İstinaf mahkemesince, ilk derece mahkemesinin davanın reddine ilişkin kararının usul ve yasaya uygun olduğu, davacı vekilinin istinaf sebeplerinin yerinde olmadığı gerekçesiyle davacı tarafın istinaf başvurusunun esastan reddine karar verilmiş, kararı davacı vekili temyiz etmiştir.
Yapılan yargılama ve saptanan somut uyuşmazlık bakımından uygulanması gereken hukuk kuralları gözetildiğinde İlk Derece Mahkemesince verilen kararda bir isabetsizlik olmadığının anlaşılmasına göre yapılan istinaf başvurusunun HMK'nın 353/b-1 maddesi uyarınca Bölge Adliye Mahkemesince esastan reddine ilişkin kararın usul ve yasaya uygun olduğu kanısına varıldığından Bölge Adliye Mahkemesi kararının onanmasına karar vermek gerekmiştir.

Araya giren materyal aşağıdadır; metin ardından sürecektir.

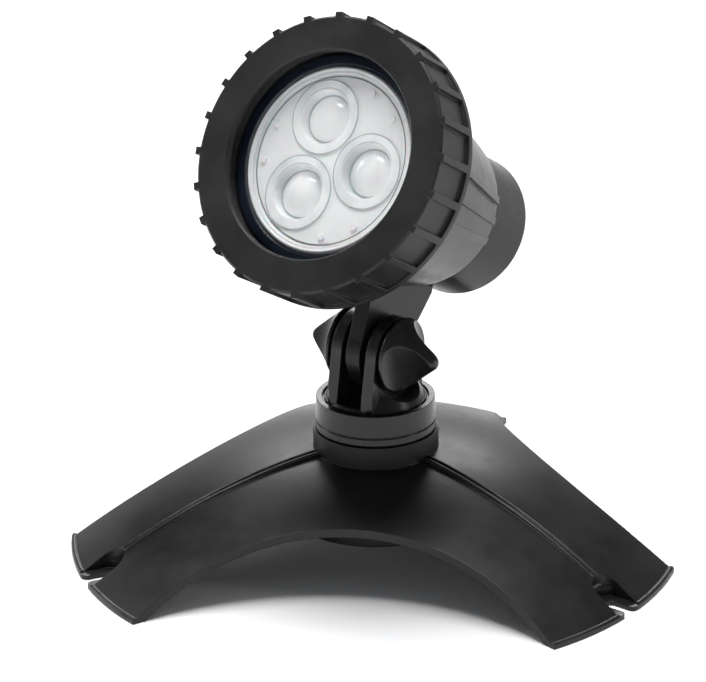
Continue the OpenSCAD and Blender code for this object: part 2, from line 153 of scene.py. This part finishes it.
def moulded(name, tone, rough, grain=0.35, worn_and_glint=0.35, edge=0.35 * MM, tint=NEUTRAL_BLACK, shine=0.36):
    """Dark moulded plastic: spark texture, faint mottling, scuffs and slightly polished edges, painted
    lighter partly as wear and partly as a painted highlight of edge glints.
    """
    net = Net(name)
    mottled = net.noise(55, 4)
    base = shaded(tint, tone)
    light = tuple(1.7 * channel + 0.004 for channel in base)
    colour = net.blend(net.ranged(mottled, 0.35, 0.7, 0.0, 1.0), base, light)

    edge_mask, rounded = net.edges(edge)
    scratched = net.ranged(net.noise(260, 5, 0.7, (1, 1, 0.25)), 0.5, 0.72, 0.0, 1.0)
    # lighter edges: partly rubbed wear and partly a painted highlight that stands in for glints of
    # light on the edges
    wear_and_glint = net.maths("MULTIPLY", edge_mask, net.ranged(net.noise(420, 3), 0.35, 0.65, 0.25, 1.0))
    rubbed_and_glint = (3 * tone + 0.045,) * 3
    colour = net.blend(net.maths("MULTIPLY", wear_and_glint, worn_and_glint), colour, rubbed_and_glint)
    net.link(colour, net.bsdf.inputs["Base Color"])

    roughness = net.ranged(mottled, 0.3, 0.7, rough - 0.04, rough + 0.06)
    roughness = net.maths("SUBTRACT", roughness, net.maths("MULTIPLY", wear_and_glint, 0.10))
    roughness = net.maths("ADD", roughness, net.maths("MULTIPLY", scratched, 0.05))
    net.link(roughness, net.bsdf.inputs["Roughness"])

    fine = net.bump(net.noise(1.0 / GRAIN_SIZE, 2, 0.6), grain, 0.06 * MM, rounded)
    wavy = net.bump(net.noise(90, 2), 0.25, 0.12 * MM, fine)
    net.link(wavy, net.bsdf.inputs["Normal"])
    net.set(IOR=1.5, Specular_IOR_Level=shine)
    return net.mat


def metal(name, tone, rough, brushed=(1, 1, 12)):
    """Metal with dull patches and fine marks, which run as lines where it is brushed."""
    net = Net(name)
    patches = net.noise(180, 4)
    colour = net.blend(net.ranged(patches, 0.35, 0.7, 0, 1), tone, shaded(tone, 0.72))
    net.link(colour, net.bsdf.inputs["Base Color"])
    net.link(net.ranged(patches, 0.3, 0.7, rough, rough + 0.16), net.bsdf.inputs["Roughness"])
    _, rounded = net.edges(0.2 * MM)
    lines = net.noise(900, 3, 0.6, brushed)
    net.link(net.bump(lines, 0.3, 0.03 * MM, rounded), net.bsdf.inputs["Normal"])
    net.set(Metallic=1.0)
    return net.mat


def rubber(name, tone):
    """Dull black rubber with a fine speck."""
    net = Net(name)
    speck = net.noise(300, 4)
    colour = net.blend(net.ranged(speck, 0.4, 0.7, 0, 1), (tone,) * 3, (2.2 * tone,) * 3)
    net.link(colour, net.bsdf.inputs["Base Color"])
    net.link(net.ranged(speck, 0.3, 0.7, 0.62, 0.8), net.bsdf.inputs["Roughness"])
    net.link(net.bump(net.noise(1400, 3), 0.35, 0.05 * MM), net.bsdf.inputs["Normal"])
    return net.mat


def pale_plastic(name, tone, rough, milky=0.0):
    """Smooth pale plastic or ceramic, slightly cloudy, with light inside when it is milky."""
    net = Net(name)
    cloud = net.noise(120, 3)
    colour = net.blend(net.ranged(cloud, 0.35, 0.7, 0, 1), tone, shaded(tone, 0.94))
    net.link(colour, net.bsdf.inputs["Base Color"])
    net.link(net.ranged(cloud, 0.3, 0.7, rough, rough + 0.1), net.bsdf.inputs["Roughness"])
    _, rounded = net.edges(0.2 * MM)
    net.link(net.bump(net.noise(1500, 2), 0.12, 0.03 * MM, rounded), net.bsdf.inputs["Normal"])
    if milky:
        net.set(Subsurface_Weight=milky, Subsurface_Scale=2 * MM)
    return net.mat


def window_glass(name, tint):
    """Float glass with a faint haze of fine marks; most light passes it straight."""
    net = Net(name)
    marks = net.noise(240, 5, 0.7)
    colour = net.blend(net.ranged(marks, 0.45, 0.75, 0, 1), tint, shaded(tint, 0.97))
    net.link(colour, net.bsdf.inputs["Base Color"])
    net.link(net.ranged(marks, 0.55, 0.8, 0.0, 0.03), net.bsdf.inputs["Roughness"])
    net.link(net.bump(net.noise(60, 2), 0.04, 0.05 * MM), net.bsdf.inputs["Normal"])
    net.set(IOR=1.45, Transmission_Weight=1.0, Alpha=0.07)
    return net.mat


def lens_acrylic(name):
    """Moulded optic that scatters light: bright, glossy, with soft streaks of painted shade and a faint
    glow that is painted light lifting its shade.
    """
    net = Net(name)
    shade_streaks = net.noise(130, 3, 0.5, (1, 1, 0.3))
    cloud = net.noise(70, 2)
    bright = (0.94, 0.945, 0.95)
    shadowy = (0.72, 0.76, 0.77)
    # the grey streaks are painted shade across the lens cups
    tone = net.blend(net.ranged(shade_streaks, 0.42, 0.66, 0, 1), bright, shadowy)
    net.link(tone, net.bsdf.inputs["Base Color"])
    net.link(net.ranged(cloud, 0.35, 0.65, 0.05, 0.14), net.bsdf.inputs["Roughness"])
    _, rounded = net.edges(0.4 * MM)
    net.link(net.bump(shade_streaks, 0.25, 0.3 * MM, rounded), net.bsdf.inputs["Normal"])
    # the emission is painted light that lifts the lens's shade; the lamp is not lit
    net.link(tone, net.bsdf.inputs["Emission Color"])
    net.set(IOR=1.49, Transmission_Weight=0.22, Emission_Strength=0.1)
    net.set(Subsurface_Weight=0.2, Subsurface_Scale=3 * MM)
    return net.mat


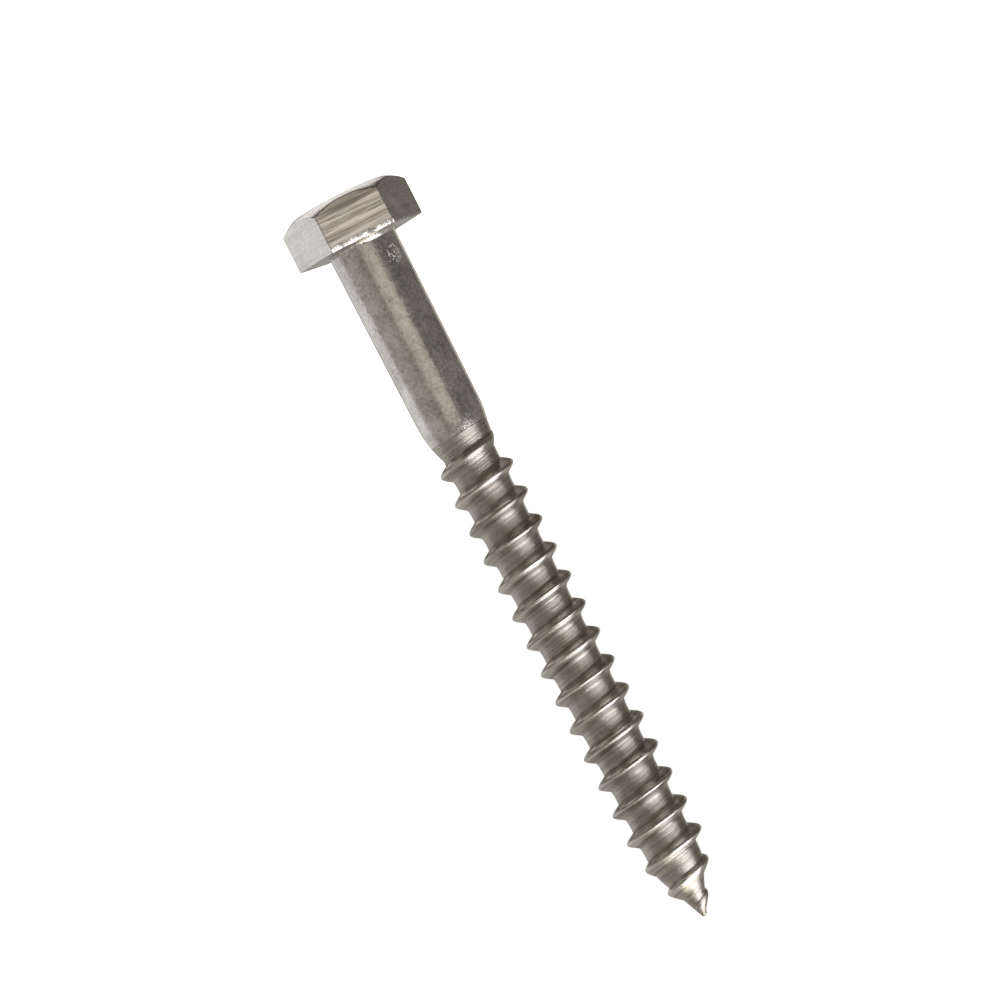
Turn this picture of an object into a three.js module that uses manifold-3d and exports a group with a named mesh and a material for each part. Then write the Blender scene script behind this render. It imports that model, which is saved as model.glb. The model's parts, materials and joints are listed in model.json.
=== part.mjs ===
// Hexagon-head wood screw, also called a coach screw: 10 mm size, partly threaded, right-hand thread, gimlet point.
// It is one piece of stainless steel: the head is cold forged on the wire, and the thread is rolled.
// It stands on the flat top of its head. The origin is the centre of that face, and +Z runs along the screw
// to the point. All lengths are in millimetres, and every height is measured from the top of the head.
import * as THREE from "three";
import { mergeVertices } from "three/addons/utils/BufferGeometryUtils.js";
import Module from "manifold-3d";

// Head: a hexagon with a rounded shoulder round its flat top.
const ACROSS_FLATS = 17;
const CORNER_RADIUS = ACROSS_FLATS / 2 / Math.cos(Math.PI / 6);
const HEAD_HEIGHT = 7.1;
const CROWN_RADIUS = 6.9;
const SHOULDER_DROP = 1.6; // how far below the top the shoulder meets a corner

// Shank: plain, a little thicker next to the head, with a small fillet where it meets the bearing face.
const LENGTH_UNDER_HEAD = 107.5;
const FILLET_RADIUS = 0.75;
const SHANK_RADIUS_AT_HEAD = 5.15;
const SHANK_RADIUS_AT_THREAD = 4.95;
const SHANK_END = HEAD_HEIGHT + 27.2;

// Thread: a ridge on a smaller core, which the shank tapers down to.
const PITCH = 4.5;
const CORE_RADIUS = 3.74;
const CORE_START = HEAD_HEIGHT + 33.3;
const RIDGE_HEIGHT_AT_START = 1.42;
const RIDGE_HEIGHT_AT_END = 1.58;
const CREST_HALF_WIDTH = 0.2;
const FLANK_ANGLE = Math.PI / 6;
const FIRST_FULL_CREST = HEAD_HEIGHT + 35; // the crest over +X where the ridge reaches its full height
const RIDGE_ROOT_DEPTH = 0.35; // how far the ridge's base lies inside the core
const RIDGE_SINK = 0.05; // keeps both ends of the ridge inside the core

// Point: the core narrows to a blunt cone, and a lower ridge follows it nearly to the tip.
const TIP = HEAD_HEIGHT + LENGTH_UNDER_HEAD;
const TIP_RADIUS = 0.28;
const POINT_HALF_ANGLE = (23 * Math.PI) / 180;
const POINT_START = HEAD_HEIGHT + 96;
const POINT_BLEND = 0.5;
const POINT_RIDGE_HEIGHT = 0.85;
const POINT_RIDGE_START = HEAD_HEIGHT + 98;
const RIDGE_FADE_START = HEAD_HEIGHT + 102.3;
const RIDGE_END = HEAD_HEIGHT + 105.8;

// How finely the round shapes are divided.
const HEAD_SIDES = 72;
const SHANK_SIDES = 30;
const SHOULDER_STEPS = 6;
const FILLET_STEPS = 4;
const RUN_IN_STEPS = 6;
const POINT_STEPS = 10;

const wasm = await Module();
wasm.setup();

// A closed three.js geometry as a manifold solid.
function solidOf(geometry) {
  const bare = new THREE.BufferGeometry();
  bare.setAttribute("position", geometry.getAttribute("position"));
  bare.setIndex(geometry.index);
  const merged = mergeVertices(bare, 1e-4);
  return new wasm.Manifold(
    new wasm.Mesh({
      numProp: 3,
      vertProperties: merged.attributes.position.array,
      triVerts: new Uint32Array(merged.index.array),
    }),
  );
}

// A manifold solid as a three.js geometry with flat faces.
function geometryOf(solid) {
  const mesh = solid.getMesh();
  const indexed = new THREE.BufferGeometry();
  indexed.setAttribute("position", new THREE.BufferAttribute(mesh.vertProperties, mesh.numProp));
  indexed.setIndex(new THREE.BufferAttribute(mesh.triVerts, 1));
  const flat = indexed.toNonIndexed();
  flat.computeVertexNormals();
  return flat;
}

// A solid of revolution about +Z from an outline of [radius, height] points that runs up from axis to axis.
function turned(outline, sides) {
  const points = outline.map(([radius, height]) => new THREE.Vector2(radius, height));
  const geometry = new THREE.LatheGeometry(points, sides);
  geometry.rotateX(Math.PI / 2);
  return solidOf(geometry);
}

// The value between a and b at the fraction t, which is held between 0 and 1.
const blend = (a, b, t) => THREE.MathUtils.lerp(a, b, THREE.MathUtils.clamp(t, 0, 1));

// Radius of the core at a height past the plain shank: a run-in from the shank, a straight core,
// and a cone for the point, which meets the core in a soft shoulder.
function coreRadius(height) {
  const runIn = THREE.MathUtils.clamp((height - SHANK_END) / (CORE_START - SHANK_END), 0, 1);
  const straight = blend(SHANK_RADIUS_AT_THREAD, CORE_RADIUS, Math.pow(runIn, 1.6));
  const cone = TIP_RADIUS + (TIP - height) * Math.tan(POINT_HALF_ANGLE);
  const overlap = Math.max(0, POINT_BLEND - Math.abs(straight - cone)) / POINT_BLEND;
  return Math.min(straight, cone) - (overlap * overlap * POINT_BLEND) / 4;
}

// Height of the ridge above the core. It grows over the first turn, drops where the point begins,
// and runs out before the tip.
function ridgeHeight(height) {
  const straight = blend(
    RIDGE_HEIGHT_AT_START,
    RIDGE_HEIGHT_AT_END,
    (height - FIRST_FULL_CREST) / (POINT_START - FIRST_FULL_CREST),
  );
  const dropped = blend(straight, POINT_RIDGE_HEIGHT, (height - POINT_START) / (POINT_RIDGE_START - POINT_START));
  const grown = blend(0, 1, (height - FIRST_FULL_CREST + PITCH) / PITCH);
  const left = blend(1, 0, (height - RIDGE_FADE_START) / (RIDGE_END - RIDGE_FADE_START));
  return dropped * grown * left;
}

// Height of the shoulder at a radius: it leaves the flat top gently and steepens outwards.
function shoulderHeight(radius) {
  return SHOULDER_DROP * Math.pow((radius - CROWN_RADIUS) / (CORNER_RADIUS - CROWN_RADIUS), 1.6);
}

function head() {
  const hexagon = new THREE.Shape();
  for (let corner = 0; corner < 6; corner++) {
    const angle = (corner * Math.PI) / 3;
    const [x, y] = [CORNER_RADIUS * Math.cos(angle), CORNER_RADIUS * Math.sin(angle)];
    corner ? hexagon.lineTo(x, y) : hexagon.moveTo(x, y);
  }
  hexagon.closePath();
  const prism = new THREE.ExtrudeGeometry(hexagon, { depth: HEAD_HEIGHT, bevelEnabled: false });
  const wide = CORNER_RADIUS + 1;
  const outline = [[0, 0]];
  for (let step = 0; step <= SHOULDER_STEPS; step++) {
    const radius = THREE.MathUtils.lerp(CROWN_RADIUS, wide, step / SHOULDER_STEPS);
    outline.push([radius, shoulderHeight(radius)]);
  }
  outline.push([wide, HEAD_HEIGHT + 1], [0, HEAD_HEIGHT + 1]);
  return solidOf(prism).intersect(turned(outline, HEAD_SIDES));
}

function shankAndCore() {
  const outline = [[0, HEAD_HEIGHT - 1], [SHANK_RADIUS_AT_HEAD + FILLET_RADIUS, HEAD_HEIGHT - 1]];
  for (let step = 0; step <= FILLET_STEPS; step++) {
    const angle = ((step / FILLET_STEPS) * Math.PI) / 2;
    outline.push([
      SHANK_RADIUS_AT_HEAD + FILLET_RADIUS * (1 - Math.sin(angle)),
      HEAD_HEIGHT + FILLET_RADIUS * (1 - Math.cos(angle)),
    ]);
  }
  for (let step = 0; step <= RUN_IN_STEPS; step++) {
    const height = THREE.MathUtils.lerp(SHANK_END, CORE_START, step / RUN_IN_STEPS);
    outline.push([coreRadius(height), height]);
  }
  for (let step = 0; step <= POINT_STEPS; step++) {
    const height = THREE.MathUtils.lerp(POINT_START, TIP, step / POINT_STEPS);
    outline.push([coreRadius(height), height]);
  }
  outline.push([0, TIP]);
  return turned(outline, SHANK_SIDES);
}

// The ridge: one section of six points, from the buried base over the crest and back,
// placed at every step of a right-hand helix, with each end closed by a flat cap.
function threadRidge() {
  const start = FIRST_FULL_CREST - PITCH;
  const steps = Math.round(((RIDGE_END - start) / PITCH) * SHANK_SIDES);
  const positions = [];
  for (let step = 0; step <= steps; step++) {
    const angle = (step / SHANK_SIDES) * 2 * Math.PI;
    const height = start + (step / SHANK_SIDES) * PITCH;
    const core = coreRadius(height);
    const crest = core - RIDGE_SINK + ridgeHeight(height);
    const base = core - RIDGE_ROOT_DEPTH;
    const middle = (base + crest) / 2;
    const spread = (radius) => CREST_HALF_WIDTH + (crest - radius) * Math.tan(FLANK_ANGLE);
    const section = [
      [base, -spread(base)],
      [middle, -spread(middle)],
      [crest, -CREST_HALF_WIDTH],
      [crest, CREST_HALF_WIDTH],
      [middle, spread(middle)],
      [base, spread(base)],
    ];
    for (const [radius, offset] of section)
      positions.push(radius * Math.cos(angle), radius * Math.sin(angle), height + offset);
  }
  const count = 6;
  const faces = [];
  for (let step = 0; step < steps; step++)
    for (let k = 0; k < count; k++) {
      const [a, b] = [step * count + k, step * count + ((k + 1) % count)];
      faces.push(a, a + count, b, b, a + count, b + count);
    }
  const last = steps * count;
  for (let k = 1; k < count - 1; k++) faces.push(0, k, k + 1, last, last + k + 1, last + k);
  const geometry = new THREE.BufferGeometry();
  geometry.setAttribute("position", new THREE.Float32BufferAttribute(positions, 3));
  geometry.setIndex(faces);
  return solidOf(geometry);
}

const stainlessSteel = new THREE.MeshStandardMaterial({ color: 0xa39b90, metalness: 1, roughness: 0.34 });

const blank = wasm.Manifold.union([head(), shankAndCore()]);
const screw = new THREE.Mesh(geometryOf(blank.add(threadRidge())), stainlessSteel);
screw.name = "coach_screw";

const object = new THREE.Group();
object.add(screw);

export default object;
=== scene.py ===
import bpy
import json
import math
from mathutils import Matrix, Vector, noise


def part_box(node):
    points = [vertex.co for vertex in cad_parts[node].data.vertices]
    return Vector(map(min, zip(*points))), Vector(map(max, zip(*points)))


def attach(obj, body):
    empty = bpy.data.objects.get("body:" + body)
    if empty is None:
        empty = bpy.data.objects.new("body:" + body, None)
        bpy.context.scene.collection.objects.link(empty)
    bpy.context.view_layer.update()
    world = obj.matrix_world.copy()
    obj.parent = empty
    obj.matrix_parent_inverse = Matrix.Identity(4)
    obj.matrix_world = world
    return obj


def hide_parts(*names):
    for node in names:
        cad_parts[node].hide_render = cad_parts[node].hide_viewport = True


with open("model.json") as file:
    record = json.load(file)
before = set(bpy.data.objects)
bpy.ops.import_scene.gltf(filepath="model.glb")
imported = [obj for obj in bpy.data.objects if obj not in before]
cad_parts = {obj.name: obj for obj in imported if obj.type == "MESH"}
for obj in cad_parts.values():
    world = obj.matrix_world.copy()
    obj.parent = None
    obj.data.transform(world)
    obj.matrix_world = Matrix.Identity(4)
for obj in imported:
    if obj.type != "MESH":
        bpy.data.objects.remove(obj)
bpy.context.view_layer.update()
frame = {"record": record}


# ------------------------------------------------------------------ forged blank: head and shank
# The blank is cut from stainless wire. A die upsets one end into a round, chamfered head, a second die
# trims the head to a hexagon and leaves a ragged edge underneath, and the wire behind it is the shank.

mm = 0.001
low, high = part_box("coach_screw")
mounts = {mount["name"]: mount for mount in frame["record"]["mounts"]}
across_flats = (high.y - low.y) / mm
head_height = mounts["bearing_face"]["pos_m"][2] / mm
tip_height = high.z / mm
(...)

SONUÇ: Yukarda açıklanan nedenlerle, davacı vekilinin temyiz isteminin reddi ile Bölge Adliye Mahkemesince verilen kararın HMK'nın 370/1. maddesi uyarınca ONANMASINA, HMK'nın 372. maddesi uyarınca işlem yapılmak üzere dava dosyasının İlk Derece Mahkemesine, kararın bir örneğinin Bölge Adliye Mahkemesine gönderilmesine, aşağıda yazılı bakiye 26,30 TL temyiz ilam harcının temyiz eden davacıdan alınmasına, 19/01/2022 tarihinde kesin olarak oybirliğiyle karar verildi.